Thursday, January 19, 2012

A need: Women to mother a new mother

Wynter is almost a month old.  The time really flies by!  She no longer looks like a brand new newborn, she can lift her head quite well, has rolled over twice, doesn't fit into many of her newborn clothes, and has large periods of being awake during the day.  She's still a newborn, but not a new newborn.  One whole month has almost gone and it feels as though it was only one week.
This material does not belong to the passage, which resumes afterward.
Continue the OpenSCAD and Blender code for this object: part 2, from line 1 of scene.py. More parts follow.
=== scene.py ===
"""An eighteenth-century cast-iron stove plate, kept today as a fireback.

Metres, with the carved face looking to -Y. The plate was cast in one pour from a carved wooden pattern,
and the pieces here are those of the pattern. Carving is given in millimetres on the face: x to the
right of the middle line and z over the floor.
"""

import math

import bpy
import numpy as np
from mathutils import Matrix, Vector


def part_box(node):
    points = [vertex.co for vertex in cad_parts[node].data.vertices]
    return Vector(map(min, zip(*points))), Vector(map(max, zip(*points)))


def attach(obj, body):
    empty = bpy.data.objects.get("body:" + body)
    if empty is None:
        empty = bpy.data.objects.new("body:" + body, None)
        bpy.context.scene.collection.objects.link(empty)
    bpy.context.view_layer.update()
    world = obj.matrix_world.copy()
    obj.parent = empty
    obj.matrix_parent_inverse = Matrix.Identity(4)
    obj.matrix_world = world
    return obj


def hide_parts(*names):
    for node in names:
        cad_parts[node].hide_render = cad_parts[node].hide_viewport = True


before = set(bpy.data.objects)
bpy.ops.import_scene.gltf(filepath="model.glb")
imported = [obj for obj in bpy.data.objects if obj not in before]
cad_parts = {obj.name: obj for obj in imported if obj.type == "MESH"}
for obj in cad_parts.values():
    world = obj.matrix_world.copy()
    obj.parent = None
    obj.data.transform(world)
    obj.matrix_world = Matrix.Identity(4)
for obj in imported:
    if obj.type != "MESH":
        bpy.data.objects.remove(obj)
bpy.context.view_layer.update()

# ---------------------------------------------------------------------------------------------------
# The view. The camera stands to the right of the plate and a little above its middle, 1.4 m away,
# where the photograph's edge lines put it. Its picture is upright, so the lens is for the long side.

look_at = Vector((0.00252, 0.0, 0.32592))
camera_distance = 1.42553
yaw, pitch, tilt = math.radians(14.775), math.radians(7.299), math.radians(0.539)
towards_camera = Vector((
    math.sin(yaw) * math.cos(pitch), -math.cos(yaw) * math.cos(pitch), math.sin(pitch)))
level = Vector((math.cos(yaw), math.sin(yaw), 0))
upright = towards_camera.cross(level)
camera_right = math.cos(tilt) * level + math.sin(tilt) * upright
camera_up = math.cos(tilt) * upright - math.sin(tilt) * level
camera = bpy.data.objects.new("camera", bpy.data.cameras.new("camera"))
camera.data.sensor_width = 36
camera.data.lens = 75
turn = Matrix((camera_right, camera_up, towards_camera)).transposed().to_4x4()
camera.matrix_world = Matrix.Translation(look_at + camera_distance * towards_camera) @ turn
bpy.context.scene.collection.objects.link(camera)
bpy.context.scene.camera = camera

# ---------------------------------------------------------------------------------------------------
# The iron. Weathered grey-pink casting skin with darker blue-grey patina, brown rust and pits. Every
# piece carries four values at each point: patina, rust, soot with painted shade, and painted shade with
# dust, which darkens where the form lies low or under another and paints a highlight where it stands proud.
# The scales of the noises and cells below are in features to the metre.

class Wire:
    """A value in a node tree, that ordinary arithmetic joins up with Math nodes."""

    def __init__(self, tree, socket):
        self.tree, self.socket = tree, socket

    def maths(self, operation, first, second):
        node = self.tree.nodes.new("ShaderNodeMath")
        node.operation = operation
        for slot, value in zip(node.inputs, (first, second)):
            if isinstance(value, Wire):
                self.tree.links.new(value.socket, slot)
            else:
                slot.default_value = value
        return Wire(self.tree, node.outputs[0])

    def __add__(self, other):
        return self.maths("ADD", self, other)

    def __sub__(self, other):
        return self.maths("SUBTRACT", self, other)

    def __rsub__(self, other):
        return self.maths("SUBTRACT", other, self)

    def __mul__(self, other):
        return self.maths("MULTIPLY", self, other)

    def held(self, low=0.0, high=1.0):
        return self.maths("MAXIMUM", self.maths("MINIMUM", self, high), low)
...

Something I've been painfully aware of (both from the early weeks and months with Oliver, and again this time) is the need to have a group of women who can take a bit of time during the week to help me out.  My family can only do so much and they only have so much time.  I am thankful for everything they do, but more is needed.  If we were more settled here I may have more people in my life who would willingly help, and that is part of the trouble.  Aside from my own situation though I've noticed there is a need, a need for women to help women through the first 2-3 months after a baby is born. 
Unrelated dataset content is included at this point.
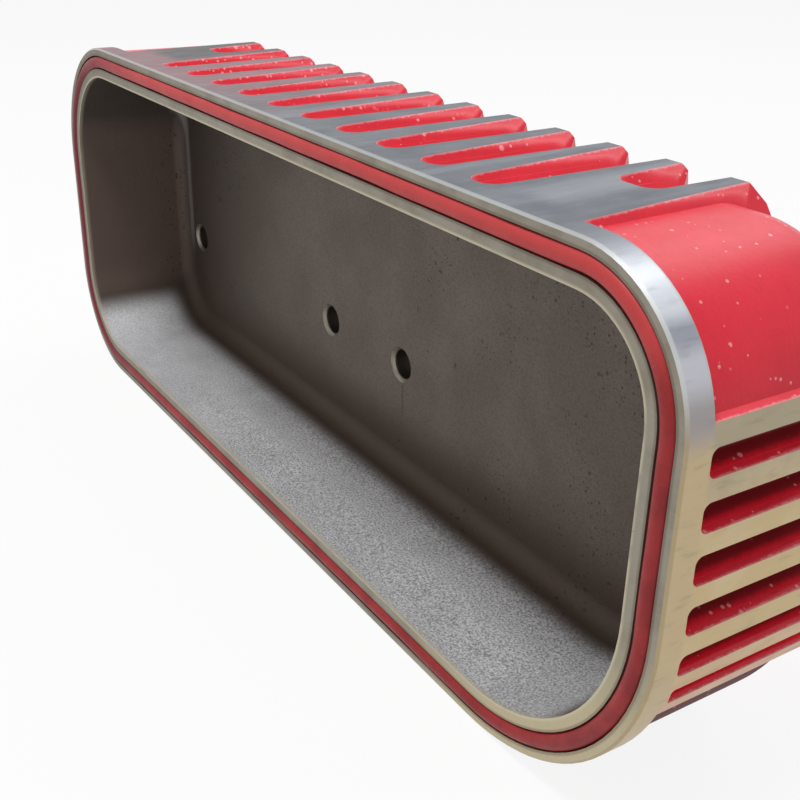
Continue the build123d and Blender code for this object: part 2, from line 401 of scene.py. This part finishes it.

Things that women can do to help new mothers (and I don't mean new as in first time being a mother, but new as in they have a newborn to care for) is offer to bring over meals, spend time with any older children, clean their home, do their laundry, watch the baby/kids so the new mommy can get a nap, go to LLL meetings with her for support, grocery shop for her, visit with her so she can have some adult interaction, go on a walk with her and the baby/kids, etc.  As a new mother I've spent the last 3 weeks doing a majority of my own cooking, cleaning, laundry, grocery shopping, and rarely get a nap, and I do not get out of the house during the week at all.  I need a support system.

Now, I know if I am going through this, other moms are too!  And I bet many of them regularly attend church and/or have a group of friends.  This is sad to me.  I think many churches are neglecting this area of ministry.  Maybe they aren't aware it's such a need, or they don't have women that are able to minister this way, but it is a great need and a beautiful way we women can actively display the love of Christ to mothers. 

This society tells us that we shouldn't ask for help.  New mothers are told that they will need help, a support system, and to reach out if they are experiencing symptoms of post partum depression, and yet I know for myself asking for help feels like an admission of failure or inadequacy, and if I feel that way I'm sure others have/ do also.  Because of this I believe that not only should churches have a ministry that helps new mothers, but this help should be offered to them, lets not wait until they ask for it.

I know that there are priorities that need to come before mothering a new mother.  Taking care of ones own family and their needs, work, school, etc.  And in no way do I think anyone should neglect those responsibilities in order to serve someone else, but there must be a few women in each church that can take an hour or so out of their day once a week to meet the needs of a new mother. 

And I want to say I'm not saying all this because I want a bunch of women to come help me now.  I'm saying this because I do need, and would appreciate such help, but more so because if I need it others do too and I think we ought to be meeting this need.